__Task statement__
Write out the lines from the top of the material through the line with "return LAST.point(u, t)", exactly and with nothing added.

━━━━━ Data excerpt

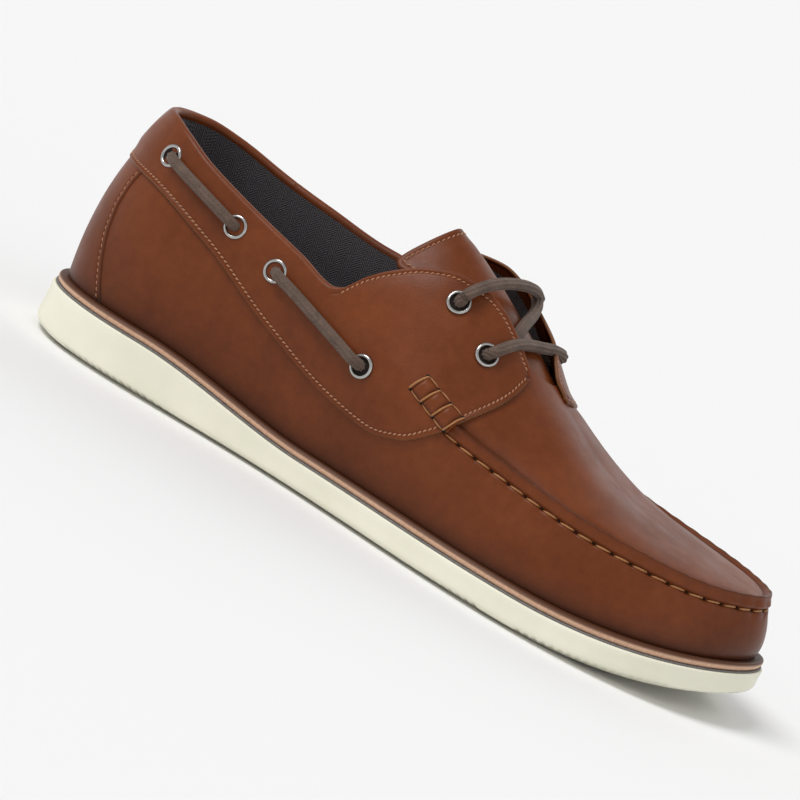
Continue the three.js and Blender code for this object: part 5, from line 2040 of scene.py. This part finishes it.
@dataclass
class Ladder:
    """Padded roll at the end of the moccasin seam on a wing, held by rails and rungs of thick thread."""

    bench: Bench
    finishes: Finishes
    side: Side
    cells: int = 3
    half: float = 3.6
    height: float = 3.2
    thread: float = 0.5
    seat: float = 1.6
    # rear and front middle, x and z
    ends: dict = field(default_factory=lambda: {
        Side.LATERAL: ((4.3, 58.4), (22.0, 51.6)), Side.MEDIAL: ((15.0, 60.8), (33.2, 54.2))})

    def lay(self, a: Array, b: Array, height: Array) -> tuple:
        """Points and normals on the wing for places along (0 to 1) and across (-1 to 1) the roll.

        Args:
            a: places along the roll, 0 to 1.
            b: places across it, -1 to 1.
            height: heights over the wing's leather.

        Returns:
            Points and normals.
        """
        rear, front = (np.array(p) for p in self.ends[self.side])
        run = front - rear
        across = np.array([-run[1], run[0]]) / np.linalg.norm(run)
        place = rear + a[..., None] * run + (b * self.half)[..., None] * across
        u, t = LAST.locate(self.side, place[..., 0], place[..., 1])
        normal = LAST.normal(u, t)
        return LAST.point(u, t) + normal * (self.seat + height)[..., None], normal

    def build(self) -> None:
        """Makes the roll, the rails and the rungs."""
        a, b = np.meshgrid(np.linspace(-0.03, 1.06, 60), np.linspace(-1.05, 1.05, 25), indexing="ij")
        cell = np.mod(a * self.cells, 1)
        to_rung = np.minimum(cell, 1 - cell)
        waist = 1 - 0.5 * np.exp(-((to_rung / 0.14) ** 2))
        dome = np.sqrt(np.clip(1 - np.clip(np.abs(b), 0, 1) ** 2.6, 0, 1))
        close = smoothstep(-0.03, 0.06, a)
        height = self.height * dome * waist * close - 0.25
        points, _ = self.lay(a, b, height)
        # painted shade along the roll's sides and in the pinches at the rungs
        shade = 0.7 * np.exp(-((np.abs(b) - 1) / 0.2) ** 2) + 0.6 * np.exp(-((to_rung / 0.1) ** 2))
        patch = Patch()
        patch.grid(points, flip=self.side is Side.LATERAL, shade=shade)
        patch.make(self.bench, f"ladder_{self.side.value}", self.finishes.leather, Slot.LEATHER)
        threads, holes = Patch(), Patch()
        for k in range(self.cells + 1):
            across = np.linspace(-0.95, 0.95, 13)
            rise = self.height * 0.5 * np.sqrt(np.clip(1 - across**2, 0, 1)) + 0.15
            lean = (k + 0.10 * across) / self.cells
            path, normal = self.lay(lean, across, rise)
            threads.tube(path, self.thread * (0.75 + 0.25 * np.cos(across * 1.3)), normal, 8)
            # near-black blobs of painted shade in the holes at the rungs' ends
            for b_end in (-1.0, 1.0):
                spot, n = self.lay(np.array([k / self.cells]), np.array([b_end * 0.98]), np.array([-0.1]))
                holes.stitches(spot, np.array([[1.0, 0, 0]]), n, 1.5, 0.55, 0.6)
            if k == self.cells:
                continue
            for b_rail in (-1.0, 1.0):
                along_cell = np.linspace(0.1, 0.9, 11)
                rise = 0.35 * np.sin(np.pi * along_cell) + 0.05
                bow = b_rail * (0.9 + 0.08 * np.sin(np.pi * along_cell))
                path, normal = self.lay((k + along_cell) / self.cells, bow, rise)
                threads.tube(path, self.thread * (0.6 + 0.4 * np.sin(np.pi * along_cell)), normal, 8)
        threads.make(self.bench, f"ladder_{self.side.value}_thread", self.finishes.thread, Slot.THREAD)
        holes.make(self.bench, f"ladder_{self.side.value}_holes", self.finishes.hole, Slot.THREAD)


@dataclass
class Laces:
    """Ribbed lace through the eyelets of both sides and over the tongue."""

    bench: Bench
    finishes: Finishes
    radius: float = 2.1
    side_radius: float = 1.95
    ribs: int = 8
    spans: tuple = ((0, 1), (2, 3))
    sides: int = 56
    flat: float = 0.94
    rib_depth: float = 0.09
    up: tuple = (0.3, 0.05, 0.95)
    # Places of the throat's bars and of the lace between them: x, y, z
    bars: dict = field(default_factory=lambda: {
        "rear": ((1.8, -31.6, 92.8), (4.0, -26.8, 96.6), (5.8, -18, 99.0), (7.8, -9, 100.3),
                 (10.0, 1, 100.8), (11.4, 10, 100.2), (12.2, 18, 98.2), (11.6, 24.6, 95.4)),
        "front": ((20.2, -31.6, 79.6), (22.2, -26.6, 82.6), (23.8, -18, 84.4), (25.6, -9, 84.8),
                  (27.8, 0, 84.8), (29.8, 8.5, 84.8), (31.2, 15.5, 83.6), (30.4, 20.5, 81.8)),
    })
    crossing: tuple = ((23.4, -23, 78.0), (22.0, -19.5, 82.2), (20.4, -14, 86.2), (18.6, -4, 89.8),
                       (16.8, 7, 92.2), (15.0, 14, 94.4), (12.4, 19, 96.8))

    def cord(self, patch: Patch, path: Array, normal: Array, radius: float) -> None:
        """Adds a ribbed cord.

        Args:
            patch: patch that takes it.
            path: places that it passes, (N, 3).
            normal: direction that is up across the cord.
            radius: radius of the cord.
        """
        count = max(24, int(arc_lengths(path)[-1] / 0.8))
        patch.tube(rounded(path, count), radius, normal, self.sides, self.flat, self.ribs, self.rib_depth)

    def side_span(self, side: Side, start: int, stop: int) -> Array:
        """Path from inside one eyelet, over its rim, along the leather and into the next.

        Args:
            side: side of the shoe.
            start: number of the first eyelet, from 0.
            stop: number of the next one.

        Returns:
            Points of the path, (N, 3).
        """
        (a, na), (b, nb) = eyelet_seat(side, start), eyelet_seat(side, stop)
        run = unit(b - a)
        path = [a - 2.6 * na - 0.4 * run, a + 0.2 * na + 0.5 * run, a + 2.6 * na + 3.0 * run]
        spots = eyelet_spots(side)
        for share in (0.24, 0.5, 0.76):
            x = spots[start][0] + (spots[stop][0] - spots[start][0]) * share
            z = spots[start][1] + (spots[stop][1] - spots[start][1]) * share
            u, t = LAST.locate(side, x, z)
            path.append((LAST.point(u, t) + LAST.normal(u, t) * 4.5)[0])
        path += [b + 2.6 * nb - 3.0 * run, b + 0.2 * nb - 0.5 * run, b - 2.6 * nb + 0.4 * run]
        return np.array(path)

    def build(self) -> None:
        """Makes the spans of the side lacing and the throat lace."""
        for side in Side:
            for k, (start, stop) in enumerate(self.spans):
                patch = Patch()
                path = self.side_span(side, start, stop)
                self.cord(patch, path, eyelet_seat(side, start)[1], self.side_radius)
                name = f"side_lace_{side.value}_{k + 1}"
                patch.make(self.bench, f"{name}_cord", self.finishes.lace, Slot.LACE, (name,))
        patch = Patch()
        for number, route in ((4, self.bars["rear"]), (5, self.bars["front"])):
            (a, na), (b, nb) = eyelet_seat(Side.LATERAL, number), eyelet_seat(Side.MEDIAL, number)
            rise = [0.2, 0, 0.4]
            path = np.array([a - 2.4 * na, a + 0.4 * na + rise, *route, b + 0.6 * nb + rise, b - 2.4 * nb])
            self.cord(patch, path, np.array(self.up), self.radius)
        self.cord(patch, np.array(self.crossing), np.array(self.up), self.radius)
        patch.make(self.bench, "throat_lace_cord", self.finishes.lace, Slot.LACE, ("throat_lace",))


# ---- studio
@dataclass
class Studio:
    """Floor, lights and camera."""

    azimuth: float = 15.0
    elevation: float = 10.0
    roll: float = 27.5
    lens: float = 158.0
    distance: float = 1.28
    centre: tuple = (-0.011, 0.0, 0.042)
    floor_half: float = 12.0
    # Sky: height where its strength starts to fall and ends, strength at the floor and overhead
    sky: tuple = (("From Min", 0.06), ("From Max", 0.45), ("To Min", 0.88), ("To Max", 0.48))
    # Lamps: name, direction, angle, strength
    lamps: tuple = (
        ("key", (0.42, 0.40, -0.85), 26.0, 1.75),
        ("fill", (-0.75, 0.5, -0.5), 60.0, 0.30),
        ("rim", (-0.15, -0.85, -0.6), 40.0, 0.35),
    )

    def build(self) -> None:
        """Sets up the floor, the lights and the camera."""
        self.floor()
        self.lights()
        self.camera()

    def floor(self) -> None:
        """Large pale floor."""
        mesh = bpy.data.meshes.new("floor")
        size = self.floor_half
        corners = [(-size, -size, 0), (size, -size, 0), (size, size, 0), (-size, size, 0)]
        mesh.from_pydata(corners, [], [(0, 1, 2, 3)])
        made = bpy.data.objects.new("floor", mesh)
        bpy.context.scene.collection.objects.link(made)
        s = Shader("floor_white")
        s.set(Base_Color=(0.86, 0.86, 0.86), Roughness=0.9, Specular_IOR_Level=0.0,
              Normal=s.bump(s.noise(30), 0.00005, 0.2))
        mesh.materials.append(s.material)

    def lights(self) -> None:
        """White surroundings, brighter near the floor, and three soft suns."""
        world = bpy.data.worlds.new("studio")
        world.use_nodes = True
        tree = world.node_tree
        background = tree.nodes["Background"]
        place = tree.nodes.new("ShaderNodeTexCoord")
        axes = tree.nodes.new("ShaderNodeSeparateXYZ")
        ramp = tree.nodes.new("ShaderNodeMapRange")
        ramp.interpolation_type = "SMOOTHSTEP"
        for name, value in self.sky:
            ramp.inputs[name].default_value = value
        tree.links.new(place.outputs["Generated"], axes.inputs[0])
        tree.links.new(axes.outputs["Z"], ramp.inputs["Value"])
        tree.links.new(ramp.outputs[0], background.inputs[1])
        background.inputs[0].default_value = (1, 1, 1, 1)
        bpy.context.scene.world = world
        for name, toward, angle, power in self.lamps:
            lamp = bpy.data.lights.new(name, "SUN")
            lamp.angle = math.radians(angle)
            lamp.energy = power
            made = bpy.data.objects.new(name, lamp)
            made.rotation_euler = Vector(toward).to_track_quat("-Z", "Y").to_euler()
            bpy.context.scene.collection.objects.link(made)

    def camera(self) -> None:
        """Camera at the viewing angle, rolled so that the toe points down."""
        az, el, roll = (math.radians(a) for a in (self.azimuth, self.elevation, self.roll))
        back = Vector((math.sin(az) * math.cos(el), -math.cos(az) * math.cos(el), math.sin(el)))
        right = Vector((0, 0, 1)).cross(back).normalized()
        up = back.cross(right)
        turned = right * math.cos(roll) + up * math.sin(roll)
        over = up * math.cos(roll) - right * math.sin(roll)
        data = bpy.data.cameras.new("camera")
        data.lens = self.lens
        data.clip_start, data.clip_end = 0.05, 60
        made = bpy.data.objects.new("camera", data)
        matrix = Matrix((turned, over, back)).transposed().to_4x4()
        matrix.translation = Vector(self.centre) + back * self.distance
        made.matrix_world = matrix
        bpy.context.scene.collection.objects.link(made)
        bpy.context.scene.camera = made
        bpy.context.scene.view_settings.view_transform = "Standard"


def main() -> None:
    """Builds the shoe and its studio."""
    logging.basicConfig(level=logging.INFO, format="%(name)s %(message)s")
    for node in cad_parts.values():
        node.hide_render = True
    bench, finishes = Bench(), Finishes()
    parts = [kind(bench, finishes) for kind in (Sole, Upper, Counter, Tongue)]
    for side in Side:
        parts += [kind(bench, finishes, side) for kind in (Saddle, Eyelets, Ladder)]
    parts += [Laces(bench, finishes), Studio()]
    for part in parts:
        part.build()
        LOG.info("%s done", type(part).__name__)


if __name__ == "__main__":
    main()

━━━━━━━━━━

__Response to the exercise__
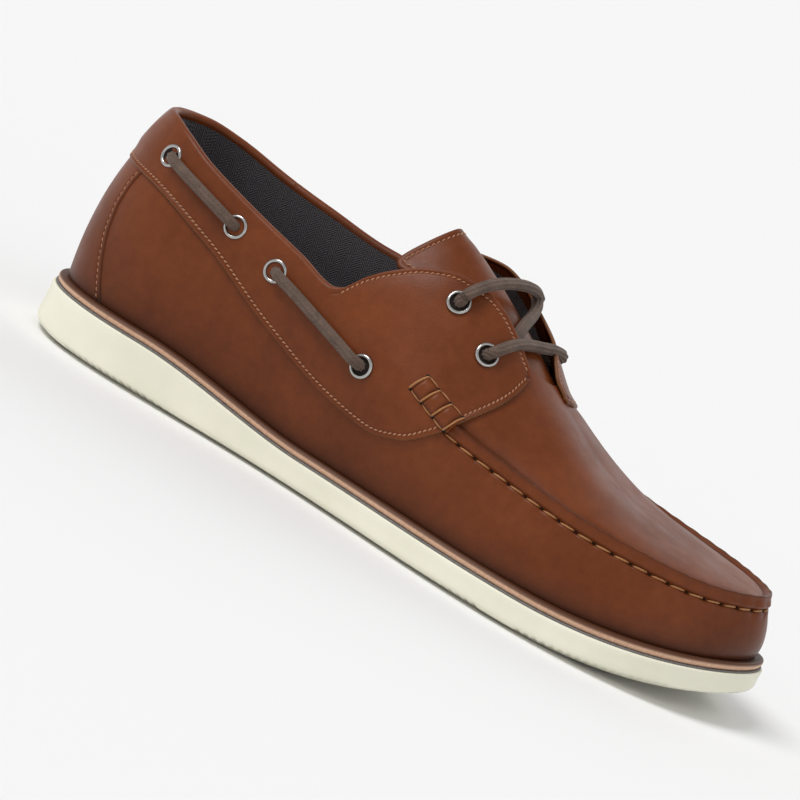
Continue the three.js and Blender code for this object: part 5, from line 2040 of scene.py. This part finishes it.
@dataclass
class Ladder:
    """Padded roll at the end of the moccasin seam on a wing, held by rails and rungs of thick thread."""

    bench: Bench
    finishes: Finishes
    side: Side
    cells: int = 3
    half: float = 3.6
    height: float = 3.2
    thread: float = 0.5
    seat: float = 1.6
    # rear and front middle, x and z
    ends: dict = field(default_factory=lambda: {
        Side.LATERAL: ((4.3, 58.4), (22.0, 51.6)), Side.MEDIAL: ((15.0, 60.8), (33.2, 54.2))})

    def lay(self, a: Array, b: Array, height: Array) -> tuple:
        """Points and normals on the wing for places along (0 to 1) and across (-1 to 1) the roll.

        Args:
            a: places along the roll, 0 to 1.
            b: places across it, -1 to 1.
            height: heights over the wing's leather.

        Returns:
            Points and normals.
        """
        rear, front = (np.array(p) for p in self.ends[self.side])
        run = front - rear
        across = np.array([-run[1], run[0]]) / np.linalg.norm(run)
        place = rear + a[..., None] * run + (b * self.half)[..., None] * across
        u, t = LAST.locate(self.side, place[..., 0], place[..., 1])
        normal = LAST.normal(u, t)
        return LAST.point(u, t) + normal * (self.seat + height)[..., None], normal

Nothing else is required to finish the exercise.